Machine Learning in Production Series 2 - Deployment & Monitoring

Machine Learning in Production Series 2 - Deployment & Monitoring

In my journey to learn more about ML on production, I am taking Machine Learning Engineering for Production (MLOps) Specialization from . In this blog post series, I will try to summarize my learnings as a way to review myself.   Almost all of the visualizations I will use in this post are sourced by the presentations in the specialization.

In this second post of the series, I will be focusing on modeling and deployment step of the ML production life cycle.  If you haven't read the first writing describing the first 2 steps, I suggest you to read it.


Modeling is the part where we build ML code. Here we need to decide on the type of the model which would fit the best to the problem at hand. However one should be aware of the fact that this step is not only about optimizing accuracy or minimizing error but it is crucial to make sure model is performing well on different critical scenarios.  Also we need to make sure that the model is not discriminating ethnicity, gender, language or etc. For a nice reading about ethical AI checkout one of my earlier posts.

In his lectures, Andrew Ng suggests to be fast on finding a model. He recommends to start with , if possible, an already known open-source model. This is because this model can help as a baseline and could guide through both on data and possible direction on other models.

Error Analysis

Error analysis is the step where we try to understand the model and how it fails. There is no clear way of doing this and it might require domain expertise. However, the point here is to find the scenarios where our model is failing significantly and try to fix it for example by adding more labeled data for the scenario.

Error analysis could be done using a simple spread sheet. An error analysis of a speech recognition system could look like below.


There are many decisions/challenges when it comes to deploying. Some of the challenges are as follows:

  • Is the model going to work real time or  batch style
  • Is the model will be served on cloud or browser
  • What are the compute resources (CPU / GPU / memory) ?
  • What is the target latency?
  • How we will deal with the logging?
  • How we will deal with the security issues?
  • How do we monitor production performance for taking action against possible concept drift and data drift?

Deployment Patterns

There are different deployment patterns depending on the maturity / risk - criticality of the model. Some of the patterns are as below:

Shadow Mode Deployment

This is when we run the model in parallel to human judgement. Here the model basically shadows the actual work. This is done to be able to compare  model performance without making any critical error.

Canary Deployment

At this type of deployment, a small fraction of the trafffic (say 5%) goes through the newly built model while main fraction still uses already existing solution. After the new model proves to be robust traffic is ramped up gradually. The name "Canary" comes from English phrase canary in coal mine which was a way of spotting if there was a gas leak in coal mine.

Blue Green Deployment

This is a very intuitive deployment pattern where the traffic is controlled by a router. The old and the new models is expected to have exactly the same inputs and outputs. This way, router can switch the traffic to the new model. Moreover if anything goes wrong it is possible to roll back to old version easily.

Degrees of automation

Automation could be done in different degrees depending on the nature of the task.  In some application full automation where AI is responsible of the whole process is the way to go. In some other applications, AI might be more suitable to assist a human. For example for  a task of detecting phone screen defects different version, full automation classifies defects without any intervention while AI assistance helps human labor by highlighting possible defects for easier human procession. Another type of automation is partial automation where AI handles easier cases where confidence is high but consults to human judgement for harder low confidence cases.
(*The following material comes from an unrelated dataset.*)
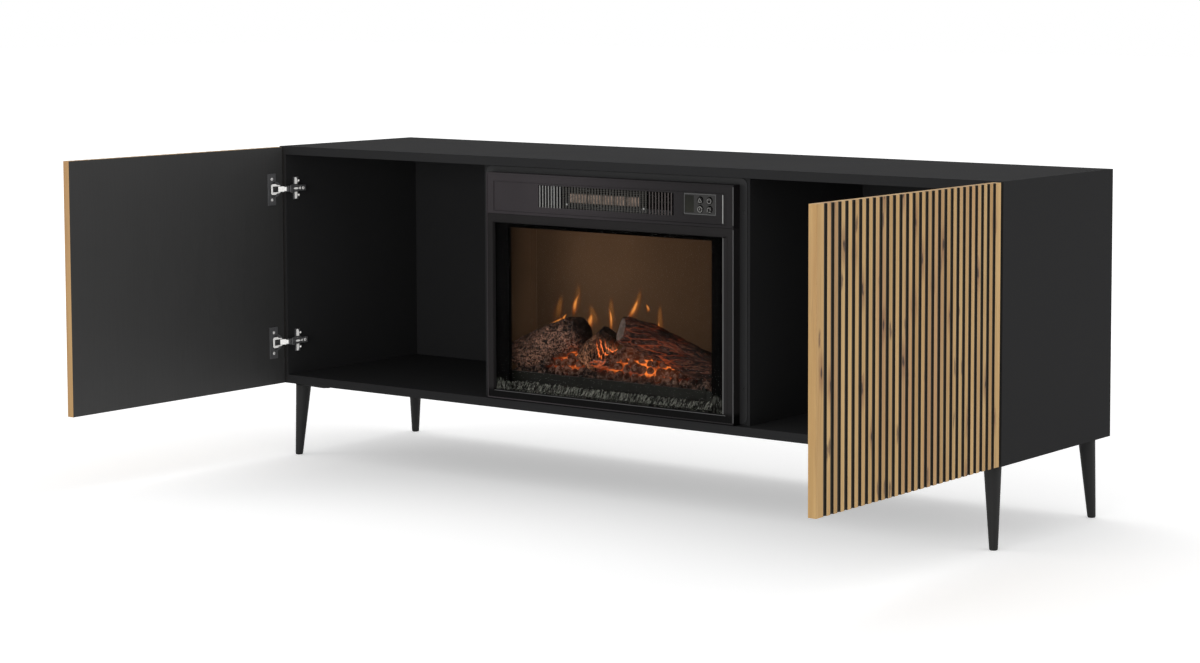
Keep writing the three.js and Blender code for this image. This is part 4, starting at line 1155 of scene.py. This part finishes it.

After successfully deploying the model, we need to constantly monitor it to make sure of continuous quality. Some of the metrics to monitor could be as below.

  1. Software metrics
    • Memory, latency, server load
  2. Input metrics
    • Average input features
    • Missing values
  3. Output metrics
    • Usage metrics
    • Average output

This concludes the review of the first course "Introduction to Machine Learning in Production". This course was generally high level talking about the principles instead of being practical. I will be following rest of the courses in the specialization and will be writing about new learning in the following posts of this series.